In 2023, non-oil activities in Saudi Arabia contributed 50% to the country’s real GDP, the highest level ever recorded, according to the Ministry of Economy and Planning’s analysis of data from the General Authority for Statistics.

Saudi Finance Minister Mohammed Al-Jadaan emphasized at the “Future Investment Initiative” in October that the Kingdom is now prioritizing the development of the non-oil sector over GDP figures, in line with its Vision 2030 economic diversification plan.

A report by Moody’s highlighted Saudi Arabia’s extensive efforts to transform its economic structure, reduce dependency on oil, and boost non-oil sectors such as industry, tourism, and real estate.

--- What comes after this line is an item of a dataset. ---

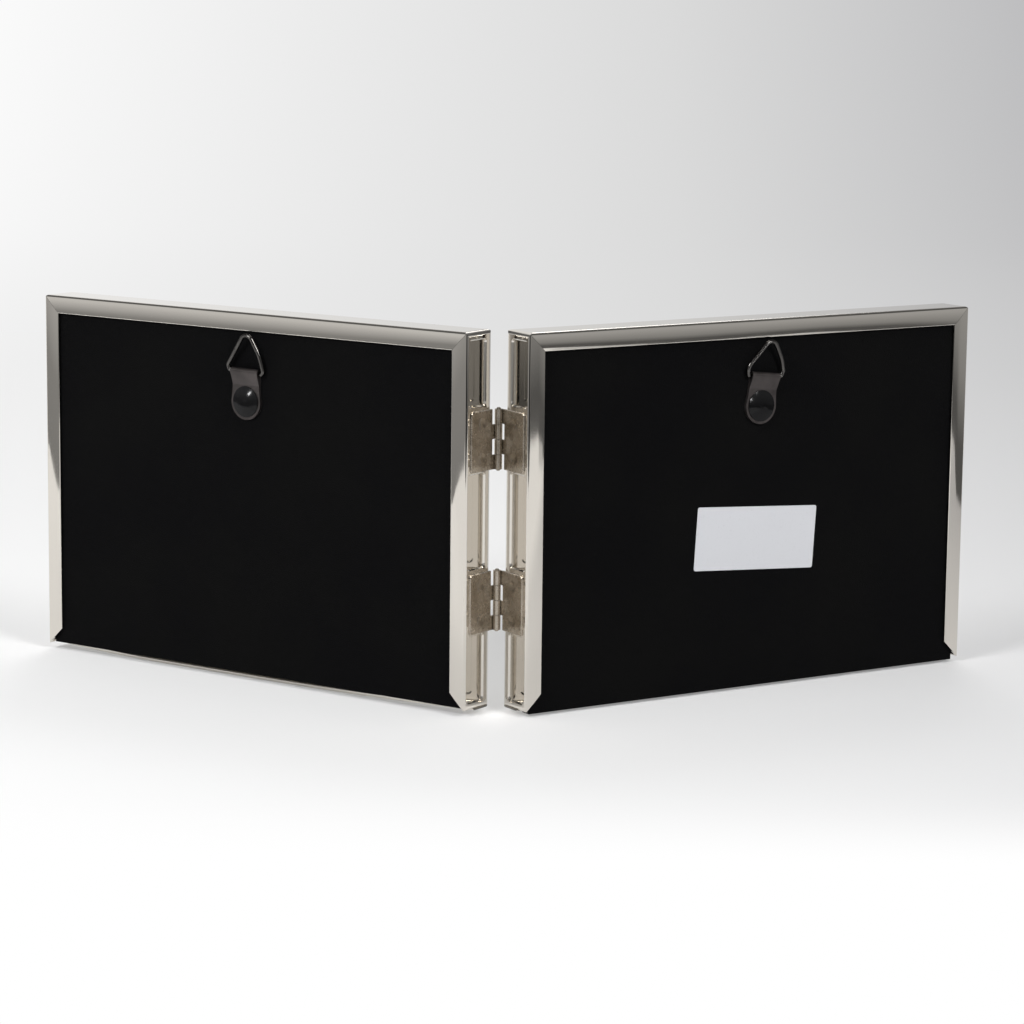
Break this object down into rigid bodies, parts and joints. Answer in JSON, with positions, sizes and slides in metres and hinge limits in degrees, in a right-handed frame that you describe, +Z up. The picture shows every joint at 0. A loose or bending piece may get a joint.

The Saudi General Authority for Statistics’ monthly report on international trade noted a 5.8% growth in merchandise exports in May compared to the same period last year, driven by a 4.9% increase in oil exports, which totaled SAR 75.9 billion in May 2024.

The change reflects movements in global oil prices, while production levels remained steady at under 9 million barrels per day since the OPEC+ alliance began a voluntary reduction in crude supply to maintain prices. Production is set to gradually increase starting in early October.

On a monthly basis, merchandise exports rose by 3.3% from April to May, supported by a 26.9% increase in non-oil exports. This rise was bolstered by a surge in re-exports, which reached SAR 10.2 billion, the highest level for this category since 2017.

The share of oil exports in total exports declined to 72.4% in May from 73% in the same month last year.

Moreover, the value of re-exported goods increased by 33.9% during the same period.